No me llames extranjero, ni pienses de dónde vengo, Mejor saberdónde vamos, adonde nos lleva el tiempo.

Rafael Amor

According to Evans, Bergen and Zinken 2007 (in Bartmiński 2009b), “the most significant achievements of the cognitive linguistics enterprise is an integrated view of language and thought”. Things being so, however, the conception which unites language and thinking has a long-standing history, and has provided a fruitful base for reflection to generations of linguists.

As is well known, the idea of a linguistic world-view, invoking that the nature of a given language influences the habitual thought of its speakers, and that different patterns of language yield different patterns of thought, owes much to the 19th and 20th century German ethnolinguistic tradition, and has been widely discussed under the label of the “Sapir-Whorf hypothesis” (cf.
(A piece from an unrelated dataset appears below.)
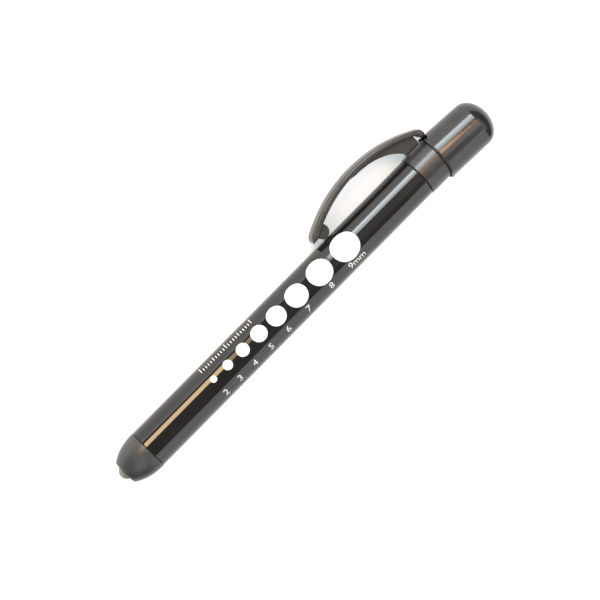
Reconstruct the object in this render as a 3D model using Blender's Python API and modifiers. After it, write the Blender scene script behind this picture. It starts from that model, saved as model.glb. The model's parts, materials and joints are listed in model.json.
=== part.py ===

Humboldt 1836; Dellinger 1995; Palmer 1996; Crystal 1997). More recently, at least two apparently different schools of thought have contributed significantly to the interconnection ← 159 | 160 →between language and thought. From a more theoretical point of view, western cognitive linguists such as Fillmore (1985), Lakoff (1980, 1999), Langacker (2008), Geeraerts (2006, 2010), to mention just a few, have handed over seminal perspectives to the study of cognitive construals, whereas scholars from a Slavic tradition, such as Wierzbicka (1985, 1997), those belonging to the Moscow Semantics School (Apresjan 2000) or very significantly to the ever more visible Ethnolinguistic School of Lublin (Bartmiński 2009b,...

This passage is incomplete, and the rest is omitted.